The legendary tales of Emperor Maximilian, the first ruler to employ the new possibilities of book printing

The amazing tales of the knight Theuerdank and his companion, Ehrenhold, comprise the last great epic verse of the late Middle Ages. The courageous knight’s journey to woo his future wife, Mary of Burgundy, and his triumph in battles and other perilous acts of bravery are the focus of this highly embellished "real-life" story of Emperor Maximilian I (1459–1519).

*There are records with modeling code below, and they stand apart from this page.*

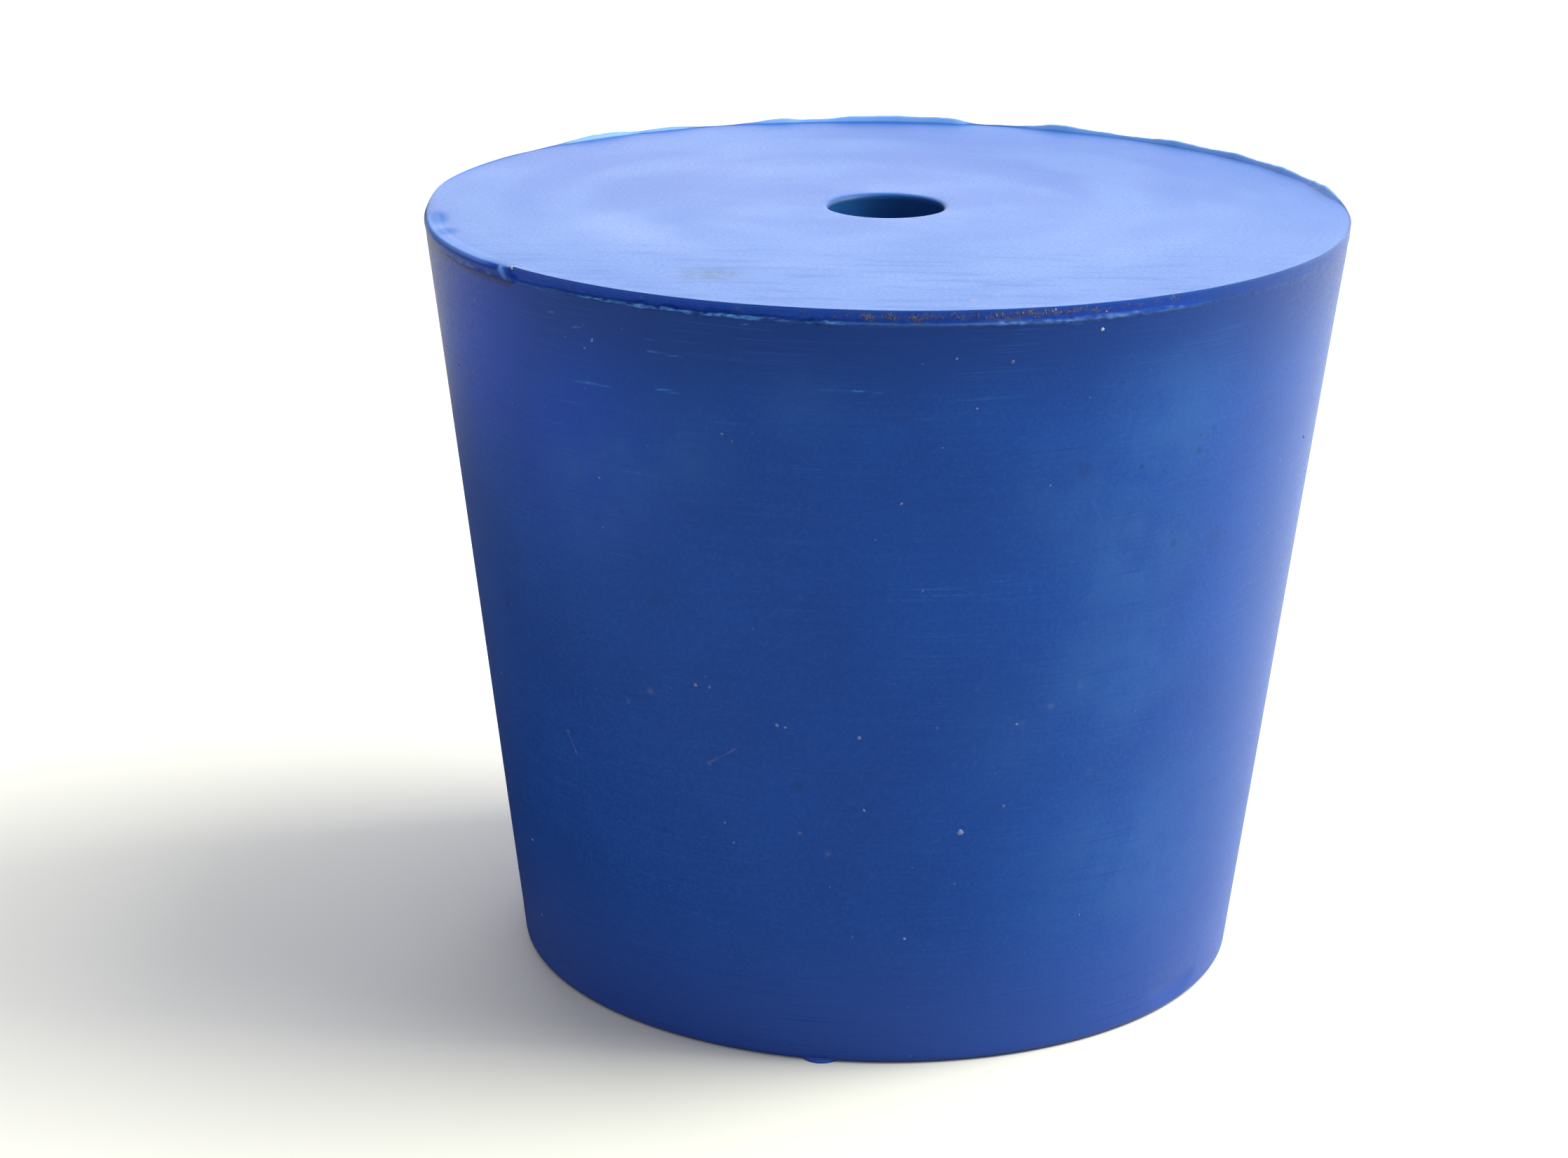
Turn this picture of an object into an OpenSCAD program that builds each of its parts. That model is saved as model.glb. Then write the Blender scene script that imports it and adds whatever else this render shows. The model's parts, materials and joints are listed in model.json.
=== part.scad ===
// One-hole laboratory stopper, moulded in one piece of solid rubber.
// It stands on its small end. Z runs along the hole, and the origin is the
// middle of the base. Angles run round Z from +X, and -90 is the front.
//
// The mould parts just under the large end. The rubber that squeezes out
// there is cut off by hand, so the rim has four marks of the knife: a band
// cut a little inwards, a torn ridge under it, a thin lip left standing on
// the back of the top edge, and a rolled bead at the left that was missed.

/* [Body] */
// Diameter across the top edge of the large end
top_d = 60; // [50:0.5:70]
// Diameter of the small end, where the line of the wall meets the base
base_d = 48; // [40:0.5:54]
// Height from the base to the flat face of the large end
height = 50; // [35:0.5:65]
// Radius on the edge of the base
base_edge_r = 0.5; // [0.2:0.1:1.5]

/* [Tube hole] */
// Diameter of the hole
bore_d = 7.5; // [5:0.1:12]
// Radius on both mouths of the hole
mouth_r = 0.4; // [0.2:0.1:1]

/* [Cut band] */
// Height of the band that the knife left under the top edge
band_h = 0.65; // [0.5:0.05:1.4]
// How far the foot of the band is cut in behind the top edge
band_undercut = 0.15; // [0.1:0.01:0.25]

/* [Torn ridge] */
// How far the ridge stands out from the wall
ridge_out = 0.16; // [0.1:0.01:0.3]
// Height of the ridge at its root
ridge_h = 0.35; // [0.2:0.05:0.5]
// Number of straight strokes that trimmed the ridge
ridge_strokes = 31; // [20:1:40]
// How far the strokes stray from even spacing, in degrees
ridge_stray = 2.5; // [0:0.5:4]
// Width of the widest tear in the ridge
tear_w = 1.2; // [0.6:0.1:2]

/* [Flash lip] */
// Tallest part of the lip that was left on the top edge
lip_h = 0.45; // [0.3:0.05:0.8]
// Thickness of the lip at its foot
lip_foot_t = 0.5; // [0.4:0.05:0.8]
// Thickness of the lip at its top
lip_top_t = 0.18; // [0.12:0.02:0.3]

/* [Rolled bead] */
// Radius of the bead's round section
bead_r = 0.45; // [0.4:0.05:0.7]
// How far the bead stands out past the top edge
bead_out = 0.2; // [0.15:0.05:0.4]
// Depth of the bead's top below the flat face
bead_drop = 0.05; // [0.03:0.01:0.1]

/* [Base marks] */
// Radius of the round scrap of flash on the base edge
scrap_r = 1.2; // [0.8:0.1:2]
// Thickness of that scrap
scrap_t = 0.2; // [0.1:0.05:0.4]
// How far the scrap stands out past the base diameter
scrap_out = 0.35; // [0.2:0.05:0.6]
// Depth of the shaving off the wall near the base
nick_depth = 0.12; // [0.05:0.01:0.25]
// Height of the middle of that shaving above the base
nick_z = 1; // [0.8:0.1:2]

/* [Hidden] */
$fn = 180;

rubber = [0.13, 0.28, 0.62];

top_r = top_d / 2;
base_r = base_d / 2;
bore_r = bore_d / 2;

// Slope of the wall: how much the radius grows over the height
taper = atan((top_r - base_r) / height);
function wall_r(z) = base_r + z * tan(taper);

// Heights along the rim, from the top down
band_z = height - band_h;
ridge_z = band_z - ridge_h * 2 / 3;
ridge_foot_z = band_z - ridge_h;

// Radius of the ridge before it is trimmed
ridge_r = wall_r(ridge_z) + ridge_out;

// A cutter runs this far past what it cuts
past = 1;

// Points on an arc round c, from angle a to angle b, in n steps
function arc(c, r, a, b, n) =
    [for (i = [0:n]) c + r * [cos(a + (b - a) * i / n), sin(a + (b - a) * i / n)]];

arc_steps = 6;

// Strokes of the knife across the lip, each a shallow round scoop: the angle
// of its lowest point, the share of the lip's height left there, and its
// radius. The small radius is where a piece of the lip tore out.
lip_strokes = [
    [146, 0.08, 60], [133, 0.72, 60], [125.5, 0.40, 22], [114, 0.08, 30],
    [100.5, 0.52, 22], [76.6, 0.12, 6], [73.5, 0.20, 18], [56, 0.50, 45],
    [41.5, 0.72, 35], [30, 0.65, 30], [19, 0.62, 45], [-2, 0.08, 60]
];

// The long even cut along the front: start, end and share that it left
front_cut = [147, 358, 0.14];

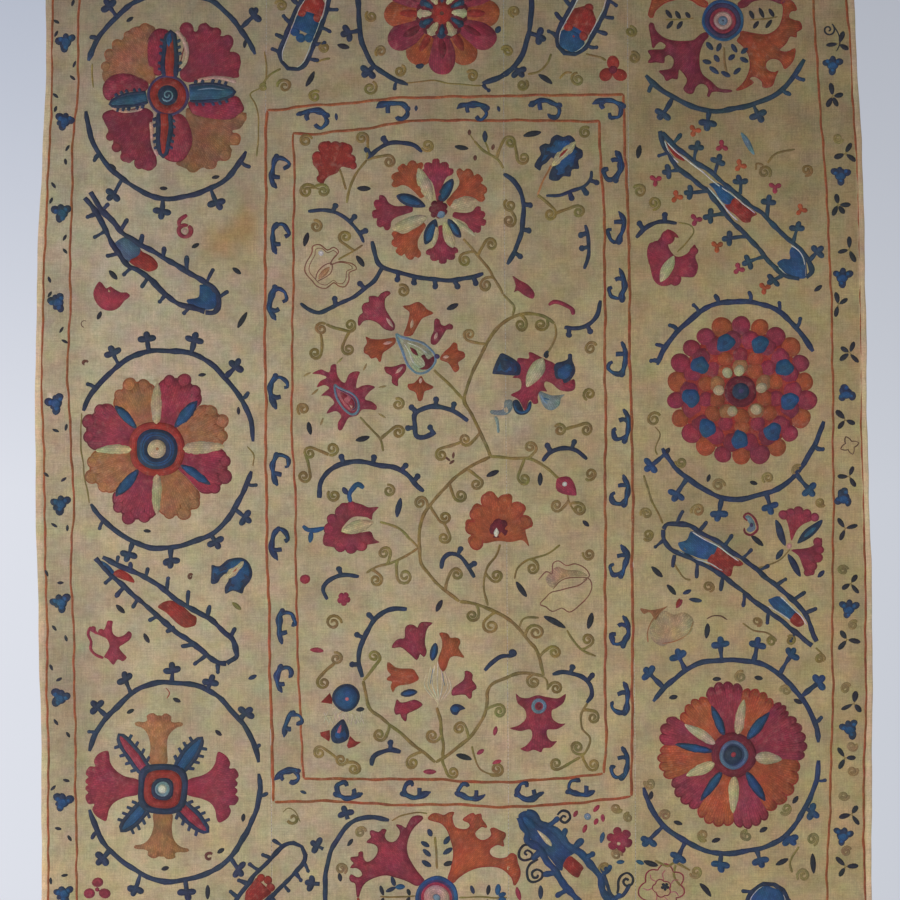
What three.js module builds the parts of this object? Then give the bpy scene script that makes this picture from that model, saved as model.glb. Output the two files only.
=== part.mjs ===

A king of Germany before becoming Holy Roman Emperor in 1508, Maximilian was a great patron of the arts and commissioned a trilogy of luxurious illustrated books to immortalize his existence. Theuerdank, the only volume to be published during his lifetime, was composed by Melchior Pfinzing based on Maximilian’s rather fanciful draft. The 118 ornate, gold-adorned woodcuts―one for each chapter―were made by Hans Burgkmair the Elder, Hans Schäufelein, and Leonhard Beck, while the typeface (known as the Theuerdank typeface and marked by its striking “elephant trunks”) was especially designed for the book by the printing workshop of Hans Schönsperger the Elder.

Theuerdank (named after Maximilian’s adventure-seeking alter ego) is both of great historical significance and exceptional beauty. Black-and-white originals dating from the 16th century occasionally surface and have fetched prices up to £35,000―but now the entire work can be appreciated, in stunning color and quality, at an accessible price.

This complete reprint, made to exacting standards from an extremely rare hand-colored original from the Bayerische Staatsbibliothek, Munich, comes with an essay by Stephan Füssel (covering Maximilian’s life and work, as well as his role in the art of printing and use of printed materials) and selections from Melchior Pfinzing’s original clavis, or “key,” which was included in the original to kindly point out to Maximilian’s contemporaries exactly what part of the tales were more fiction than fact. The collection also contains a chapter-by-chapter re-telling of the tales in modern vernacular, exploring the narrative strategy and real events behind the allegories.